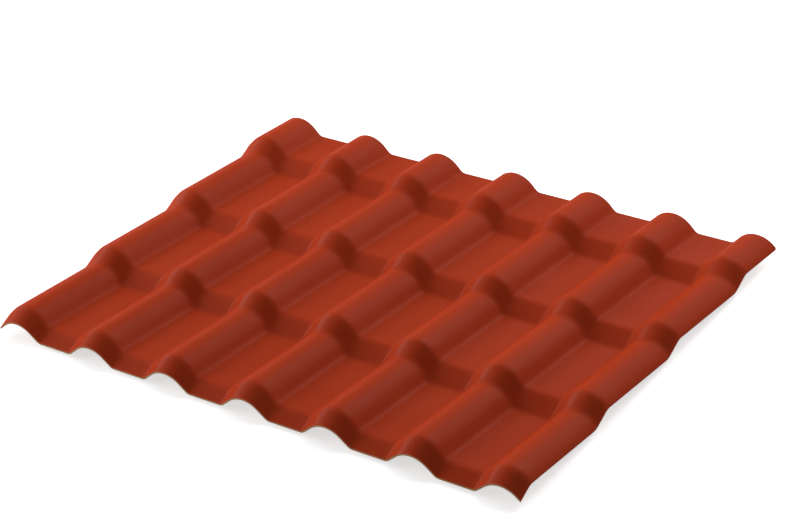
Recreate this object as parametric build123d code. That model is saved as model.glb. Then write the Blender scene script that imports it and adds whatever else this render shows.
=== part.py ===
from build123d import *
from math import atan2, cos, sin, sqrt
import os

# Wave across the sheet, drawn on its weather side. Millimetres.
CREST_PITCH = 160.0
CREST_COUNT = 7
CREST_RADIUS = 45.0
FOOT_RADIUS = 12.0
HALF_WAVE = 50.5
THICKNESS = 3.0

# Stair down the slope. Y runs from the low front edge to the high back edge of the roof. Each step
# rises from its foot to its nose, then falls gently to the next foot.
STEP_LENGTH = 219.0
STEP_HEIGHT = 17.0
BEND_LENGTH = 13.0

# The pans and the crests have a stair each. The crests rise later and more steeply, like the end of
# one barrel tile laid over the next.
CREST_HEIGHT = 27.5
PAN_FOOT = 0.0
PAN_NOSE = 38.5
CREST_FOOT = 7.5
CREST_NOSE = 40.5

# Where each step is drawn as a section, before, inside and after its bends.
SECTION_PLACES = (-5.0, 3.0, 10.0, 36.0, 43.0)

# The sawn edges, measured from the first crest line and from the foot of the first riser.
LEFT_EDGE = -40.0
RIGHT_EDGE = 995.0
FRONT_EDGE = 10.5
BACK_EDGE = 800.5


def stair_level(y, foot, nose):
    """Height of a stair at one place, with the slope changing evenly over each bend."""
    run = nose - foot
    rise = STEP_HEIGHT / run
    fall = STEP_HEIGHT / (STEP_LENGTH - run)
    along = (y - foot) % STEP_LENGTH
    level = rise * along if along < run else STEP_HEIGHT - fall * (along - run)
    for corner, change in ((0.0, rise + fall), (run, -rise - fall), (STEP_LENGTH, rise + fall)):
        reach = max(BEND_LENGTH / 2 - abs(along - corner), 0.0)
        level += change * reach ** 2 / (2 * BEND_LENGTH)
    return level


def wave_edges(centre_x, height, depth):
    """One wave at a depth inside the sheet: foot arc, flank, crest arc, flank, foot arc.

    The flank is the line that crosses between the crest circle and the foot circle and touches both.
    """
    joined = CREST_RADIUS + FOOT_RADIUS
    flank = sqrt(HALF_WAVE ** 2 + (joined - height) ** 2 - joined ** 2)
    angle = atan2(joined, flank) - atan2(joined - height, HALF_WAVE)
    crest = CREST_RADIUS - depth
    foot = FOOT_RADIUS + depth

    def on_foot(turn):
        return (foot * sin(turn) - HALF_WAVE, foot * (1 - cos(turn)))

    shoulder = (-crest * sin(angle), height - crest * (1 - cos(angle)))
    left = [on_foot(0), on_foot(angle / 2), on_foot(angle), shoulder, (0, height)]
    points = left + [(-x, z) for x, z in reversed(left[:-1])]
    start, foot_mid, bend, shoulder, crown, far_shoulder, far_bend, far_mid, end = [
        Vector(centre_x + x, 0, z - depth) for x, z in points
    ]
    return [
        Edge.make_three_point_arc(start, foot_mid, bend),
        Edge.make_line(bend, shoulder),
        Edge.make_three_point_arc(shoulder, crown, far_shoulder),
        Edge.make_line(far_shoulder, far_bend),
        Edge.make_three_point_arc(far_bend, far_mid, end),
    ]


def face_edges(height, depth):
    """All the waves of one face of the sheet, joined by the flat pans."""
    line = []
    for index in range(CREST_COUNT):
        wave = wave_edges(index * CREST_PITCH, height, depth)
        if line:
            line.append(Edge.make_line(line[-1] @ 1, wave[0] @ 0))
        line += wave
    return line


def thick_section(y):
    """The closed outline of the sheet cut across at one place down the slope."""
    pan = stair_level(y, PAN_FOOT, PAN_NOSE)
    crest = CREST_HEIGHT + stair_level(y, CREST_FOOT, CREST_NOSE)
    top = face_edges(crest - pan, 0.0)
    under = face_edges(crest - pan, THICKNESS)
    left = Edge.make_line(top[0] @ 0, under[0] @ 0)
    right = Edge.make_line(top[-1] @ 1, under[-1] @ 1)
    return Pos(0, y, pan) * Wire(top + [right] + under + [left])


def section_places():
    """Front edge, every bend of every step between the edges, and back edge."""
    places = [FRONT_EDGE]
    for step in range(int(BACK_EDGE // STEP_LENGTH) + 1):
        places += [step * STEP_LENGTH + place for place in SECTION_PLACES]
    return [y for y in places if FRONT_EDGE <= y < BACK_EDGE] + [BACK_EDGE]


def tile_sheet():
    """A ruled loft through the sections, sawn to width through the outer waves."""
    blank = Solid.make_loft([thick_section(y) for y in section_places()], ruled=True)
    width = RIGHT_EDGE - LEFT_EDGE
    length = BACK_EDGE - FRONT_EDGE
    saw = Pos(LEFT_EDGE + width / 2, FRONT_EDGE + length / 2, 0)
    sheet = (blank & saw * Box(width, 2 * length, 10 * CREST_HEIGHT)).solid()
    box = sheet.bounding_box()
    return Pos(-box.center().X, -box.center().Y, -box.min.Z) * sheet


if __name__ == "__main__":
    os.makedirs("parts", exist_ok=True)
    sheet = tile_sheet()
    size = sheet.bounding_box().size
    print("tile_sheet", round(size.X, 1), "x", round(size.Y, 1), "x", round(size.Z, 1), "mm")
    print("volume", round(sheet.volume), "mm3, faces", len(sheet.faces()), "valid", sheet.is_valid)
    export_step(sheet, "parts/tile_sheet.step")
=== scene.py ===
import math

import bpy
import numpy as np
from mathutils import Matrix, Vector


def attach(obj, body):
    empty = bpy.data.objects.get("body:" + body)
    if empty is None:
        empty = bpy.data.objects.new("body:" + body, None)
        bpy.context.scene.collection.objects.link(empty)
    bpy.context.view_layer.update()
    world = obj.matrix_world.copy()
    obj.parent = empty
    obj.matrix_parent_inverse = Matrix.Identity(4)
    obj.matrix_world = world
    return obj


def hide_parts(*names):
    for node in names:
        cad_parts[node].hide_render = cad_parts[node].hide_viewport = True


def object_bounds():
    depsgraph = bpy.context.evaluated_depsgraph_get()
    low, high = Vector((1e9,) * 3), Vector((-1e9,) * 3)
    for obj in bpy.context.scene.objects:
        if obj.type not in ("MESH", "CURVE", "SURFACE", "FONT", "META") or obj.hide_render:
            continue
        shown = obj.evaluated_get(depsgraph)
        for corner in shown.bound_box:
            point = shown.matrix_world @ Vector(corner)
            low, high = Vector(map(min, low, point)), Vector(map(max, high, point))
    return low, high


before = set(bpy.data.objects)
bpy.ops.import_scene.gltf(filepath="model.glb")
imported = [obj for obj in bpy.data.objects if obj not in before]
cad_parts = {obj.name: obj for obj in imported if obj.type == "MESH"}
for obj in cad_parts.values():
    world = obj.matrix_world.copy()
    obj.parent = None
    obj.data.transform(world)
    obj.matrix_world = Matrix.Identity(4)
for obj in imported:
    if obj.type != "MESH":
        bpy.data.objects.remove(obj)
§
Make an exact transcription of the lines from the line with "sheet = tile_sheet()" through the line with "bpy.context.scene.collection.objects.link(empty)", inclusive, omitting all others.

    sheet = tile_sheet()
    size = sheet.bounding_box().size
    print("tile_sheet", round(size.X, 1), "x", round(size.Y, 1), "x", round(size.Z, 1), "mm")
    print("volume", round(sheet.volume), "mm3, faces", len(sheet.faces()), "valid", sheet.is_valid)
    export_step(sheet, "parts/tile_sheet.step")
=== scene.py ===
import math

import bpy
import numpy as np
from mathutils import Matrix, Vector


def attach(obj, body):
    empty = bpy.data.objects.get("body:" + body)
    if empty is None:
        empty = bpy.data.objects.new("body:" + body, None)
        bpy.context.scene.collection.objects.link(empty)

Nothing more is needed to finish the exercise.